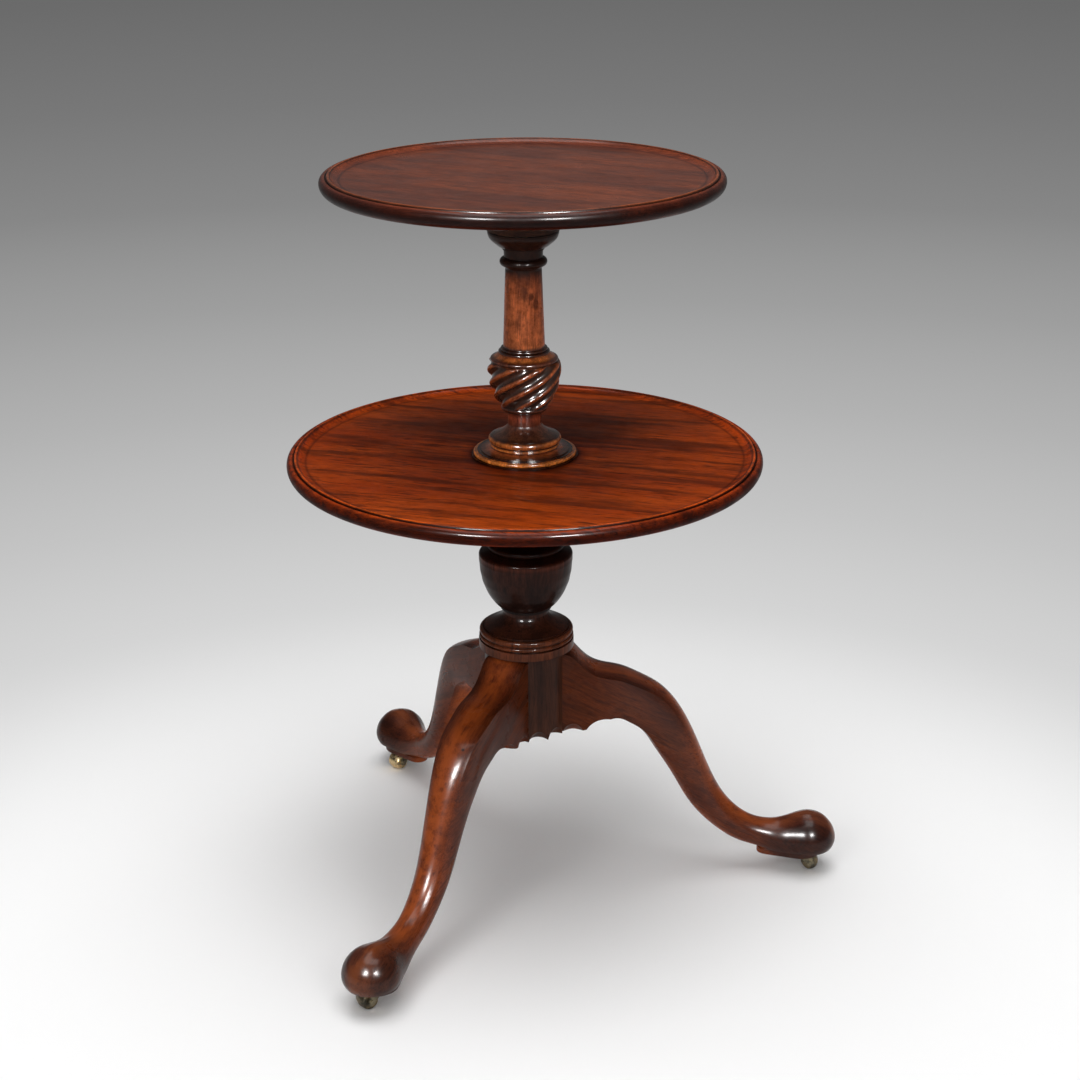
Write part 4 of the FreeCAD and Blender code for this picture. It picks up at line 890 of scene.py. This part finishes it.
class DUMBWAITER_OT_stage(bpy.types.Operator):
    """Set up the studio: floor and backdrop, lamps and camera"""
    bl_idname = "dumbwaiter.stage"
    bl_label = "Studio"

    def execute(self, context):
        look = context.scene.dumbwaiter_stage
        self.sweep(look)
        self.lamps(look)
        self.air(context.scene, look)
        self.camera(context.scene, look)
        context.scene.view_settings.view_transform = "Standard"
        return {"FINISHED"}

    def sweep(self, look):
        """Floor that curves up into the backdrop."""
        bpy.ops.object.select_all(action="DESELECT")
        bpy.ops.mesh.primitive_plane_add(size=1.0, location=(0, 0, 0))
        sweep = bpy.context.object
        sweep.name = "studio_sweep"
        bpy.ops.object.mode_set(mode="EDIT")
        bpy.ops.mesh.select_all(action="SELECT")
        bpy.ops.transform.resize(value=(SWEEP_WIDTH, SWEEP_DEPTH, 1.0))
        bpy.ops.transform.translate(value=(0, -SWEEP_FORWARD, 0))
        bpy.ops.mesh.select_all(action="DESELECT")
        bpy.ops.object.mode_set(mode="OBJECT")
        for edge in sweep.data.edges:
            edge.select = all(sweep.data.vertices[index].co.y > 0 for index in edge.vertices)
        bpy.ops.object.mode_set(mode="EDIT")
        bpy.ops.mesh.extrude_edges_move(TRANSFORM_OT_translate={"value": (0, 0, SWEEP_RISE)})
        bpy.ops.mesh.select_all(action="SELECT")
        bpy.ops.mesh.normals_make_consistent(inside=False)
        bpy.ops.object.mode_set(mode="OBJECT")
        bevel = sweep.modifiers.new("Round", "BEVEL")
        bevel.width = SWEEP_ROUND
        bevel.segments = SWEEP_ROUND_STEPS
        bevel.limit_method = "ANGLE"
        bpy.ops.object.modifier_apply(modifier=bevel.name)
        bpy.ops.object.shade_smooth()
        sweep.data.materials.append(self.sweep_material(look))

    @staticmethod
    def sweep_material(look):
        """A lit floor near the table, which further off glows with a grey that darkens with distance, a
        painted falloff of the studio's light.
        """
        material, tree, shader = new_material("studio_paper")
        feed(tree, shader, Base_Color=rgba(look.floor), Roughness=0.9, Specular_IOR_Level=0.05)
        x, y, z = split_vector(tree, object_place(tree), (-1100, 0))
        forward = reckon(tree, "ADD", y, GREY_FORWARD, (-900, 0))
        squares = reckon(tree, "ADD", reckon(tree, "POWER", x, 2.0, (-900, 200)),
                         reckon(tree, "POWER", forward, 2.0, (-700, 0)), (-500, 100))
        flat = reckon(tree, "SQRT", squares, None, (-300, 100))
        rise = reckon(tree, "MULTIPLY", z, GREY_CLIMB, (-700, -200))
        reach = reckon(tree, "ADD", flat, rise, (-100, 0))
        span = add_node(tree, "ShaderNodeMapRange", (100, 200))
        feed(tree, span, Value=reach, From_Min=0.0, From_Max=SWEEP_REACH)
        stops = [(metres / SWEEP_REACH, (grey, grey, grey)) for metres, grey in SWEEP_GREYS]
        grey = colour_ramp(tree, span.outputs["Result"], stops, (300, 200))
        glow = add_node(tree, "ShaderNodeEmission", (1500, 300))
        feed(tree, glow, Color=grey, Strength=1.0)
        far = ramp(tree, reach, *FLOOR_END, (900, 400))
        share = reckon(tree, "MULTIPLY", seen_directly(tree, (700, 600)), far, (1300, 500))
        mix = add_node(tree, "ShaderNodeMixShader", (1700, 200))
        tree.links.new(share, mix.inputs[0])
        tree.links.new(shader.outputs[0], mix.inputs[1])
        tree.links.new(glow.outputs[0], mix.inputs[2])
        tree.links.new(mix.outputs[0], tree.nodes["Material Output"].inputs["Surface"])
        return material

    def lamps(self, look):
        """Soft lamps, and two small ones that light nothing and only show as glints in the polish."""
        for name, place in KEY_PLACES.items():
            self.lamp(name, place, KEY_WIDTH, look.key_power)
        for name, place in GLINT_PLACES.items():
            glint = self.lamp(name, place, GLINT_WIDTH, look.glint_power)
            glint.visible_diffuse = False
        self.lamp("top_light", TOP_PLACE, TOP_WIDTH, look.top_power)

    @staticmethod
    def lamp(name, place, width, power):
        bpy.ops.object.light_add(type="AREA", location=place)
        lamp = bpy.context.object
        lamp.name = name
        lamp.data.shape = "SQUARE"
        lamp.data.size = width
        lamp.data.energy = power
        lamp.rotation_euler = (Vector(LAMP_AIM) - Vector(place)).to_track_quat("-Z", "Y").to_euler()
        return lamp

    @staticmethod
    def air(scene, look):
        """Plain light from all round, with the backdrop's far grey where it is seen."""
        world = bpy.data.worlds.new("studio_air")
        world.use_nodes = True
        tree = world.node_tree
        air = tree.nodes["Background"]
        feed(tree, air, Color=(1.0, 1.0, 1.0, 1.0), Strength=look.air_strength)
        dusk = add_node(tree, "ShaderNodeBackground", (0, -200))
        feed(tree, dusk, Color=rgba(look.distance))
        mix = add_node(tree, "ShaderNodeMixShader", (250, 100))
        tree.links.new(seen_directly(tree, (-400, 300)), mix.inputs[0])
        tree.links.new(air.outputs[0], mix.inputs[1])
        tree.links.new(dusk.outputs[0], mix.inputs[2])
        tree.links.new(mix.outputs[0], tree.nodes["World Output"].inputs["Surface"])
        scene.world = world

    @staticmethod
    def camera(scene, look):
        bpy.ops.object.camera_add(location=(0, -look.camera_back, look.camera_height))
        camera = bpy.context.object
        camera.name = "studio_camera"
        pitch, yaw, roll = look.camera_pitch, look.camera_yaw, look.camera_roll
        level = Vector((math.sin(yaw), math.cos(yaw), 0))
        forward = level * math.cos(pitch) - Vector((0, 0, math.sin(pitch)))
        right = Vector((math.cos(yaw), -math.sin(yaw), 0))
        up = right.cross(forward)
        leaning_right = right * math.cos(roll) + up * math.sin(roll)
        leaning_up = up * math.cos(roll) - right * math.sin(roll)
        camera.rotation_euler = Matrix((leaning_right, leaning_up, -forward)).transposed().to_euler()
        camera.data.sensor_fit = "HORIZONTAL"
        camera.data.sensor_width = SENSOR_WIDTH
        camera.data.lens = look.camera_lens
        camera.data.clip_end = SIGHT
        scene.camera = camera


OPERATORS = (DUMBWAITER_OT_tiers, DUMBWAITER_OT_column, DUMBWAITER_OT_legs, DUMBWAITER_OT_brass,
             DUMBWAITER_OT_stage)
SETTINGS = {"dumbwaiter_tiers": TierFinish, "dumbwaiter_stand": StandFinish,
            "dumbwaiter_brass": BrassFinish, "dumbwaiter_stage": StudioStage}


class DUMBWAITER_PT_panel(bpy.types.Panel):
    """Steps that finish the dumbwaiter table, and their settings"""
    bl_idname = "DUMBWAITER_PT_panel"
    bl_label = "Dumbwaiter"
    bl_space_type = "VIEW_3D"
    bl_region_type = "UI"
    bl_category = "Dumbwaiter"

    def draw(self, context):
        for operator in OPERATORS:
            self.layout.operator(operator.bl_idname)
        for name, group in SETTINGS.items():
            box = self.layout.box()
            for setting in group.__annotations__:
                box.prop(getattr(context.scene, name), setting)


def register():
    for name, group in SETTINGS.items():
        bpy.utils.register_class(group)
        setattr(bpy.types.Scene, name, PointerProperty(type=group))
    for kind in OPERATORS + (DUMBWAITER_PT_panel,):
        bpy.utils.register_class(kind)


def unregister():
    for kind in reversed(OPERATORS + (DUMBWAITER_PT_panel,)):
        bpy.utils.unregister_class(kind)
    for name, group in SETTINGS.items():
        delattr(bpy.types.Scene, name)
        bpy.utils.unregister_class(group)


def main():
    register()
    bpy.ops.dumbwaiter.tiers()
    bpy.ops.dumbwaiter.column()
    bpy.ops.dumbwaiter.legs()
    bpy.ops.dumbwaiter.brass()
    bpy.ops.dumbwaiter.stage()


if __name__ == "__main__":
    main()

_ _ _ _ _

• What this task involves: Copy the lines from the start of the data verbatim, stopping after the line containing "sweep.data.materials.append(self.sweep_material(look))".

• Response for this exercise:
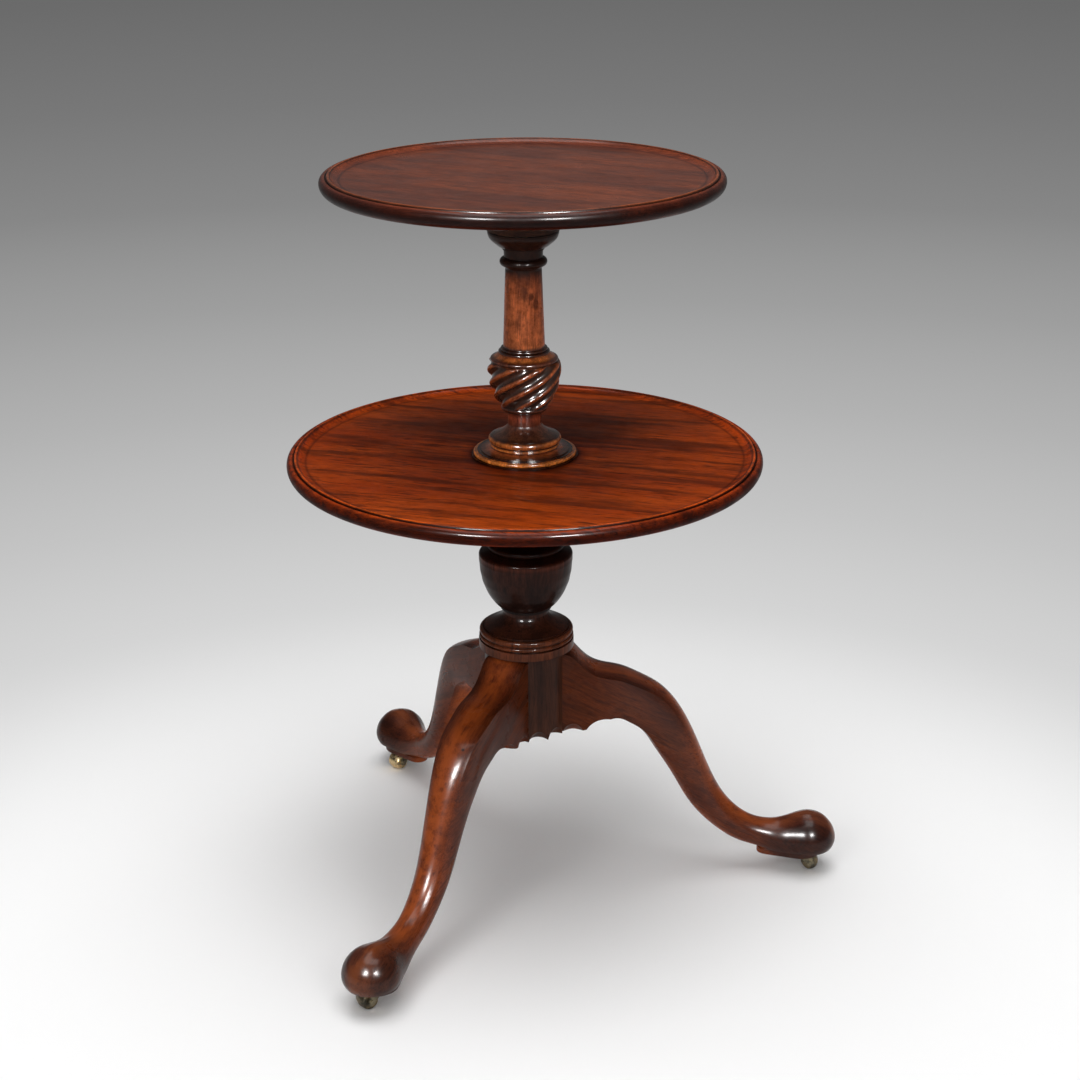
Write part 4 of the FreeCAD and Blender code for this picture. It picks up at line 890 of scene.py. This part finishes it.
class DUMBWAITER_OT_stage(bpy.types.Operator):
    """Set up the studio: floor and backdrop, lamps and camera"""
    bl_idname = "dumbwaiter.stage"
    bl_label = "Studio"

    def execute(self, context):
        look = context.scene.dumbwaiter_stage
        self.sweep(look)
        self.lamps(look)
        self.air(context.scene, look)
        self.camera(context.scene, look)
        context.scene.view_settings.view_transform = "Standard"
        return {"FINISHED"}

    def sweep(self, look):
        """Floor that curves up into the backdrop."""
        bpy.ops.object.select_all(action="DESELECT")
        bpy.ops.mesh.primitive_plane_add(size=1.0, location=(0, 0, 0))
        sweep = bpy.context.object
        sweep.name = "studio_sweep"
        bpy.ops.object.mode_set(mode="EDIT")
        bpy.ops.mesh.select_all(action="SELECT")
        bpy.ops.transform.resize(value=(SWEEP_WIDTH, SWEEP_DEPTH, 1.0))
        bpy.ops.transform.translate(value=(0, -SWEEP_FORWARD, 0))
        bpy.ops.mesh.select_all(action="DESELECT")
        bpy.ops.object.mode_set(mode="OBJECT")
        for edge in sweep.data.edges:
            edge.select = all(sweep.data.vertices[index].co.y > 0 for index in edge.vertices)
        bpy.ops.object.mode_set(mode="EDIT")
        bpy.ops.mesh.extrude_edges_move(TRANSFORM_OT_translate={"value": (0, 0, SWEEP_RISE)})
        bpy.ops.mesh.select_all(action="SELECT")
        bpy.ops.mesh.normals_make_consistent(inside=False)
        bpy.ops.object.mode_set(mode="OBJECT")
        bevel = sweep.modifiers.new("Round", "BEVEL")
        bevel.width = SWEEP_ROUND
        bevel.segments = SWEEP_ROUND_STEPS
        bevel.limit_method = "ANGLE"
        bpy.ops.object.modifier_apply(modifier=bevel.name)
        bpy.ops.object.shade_smooth()
        sweep.data.materials.append(self.sweep_material(look))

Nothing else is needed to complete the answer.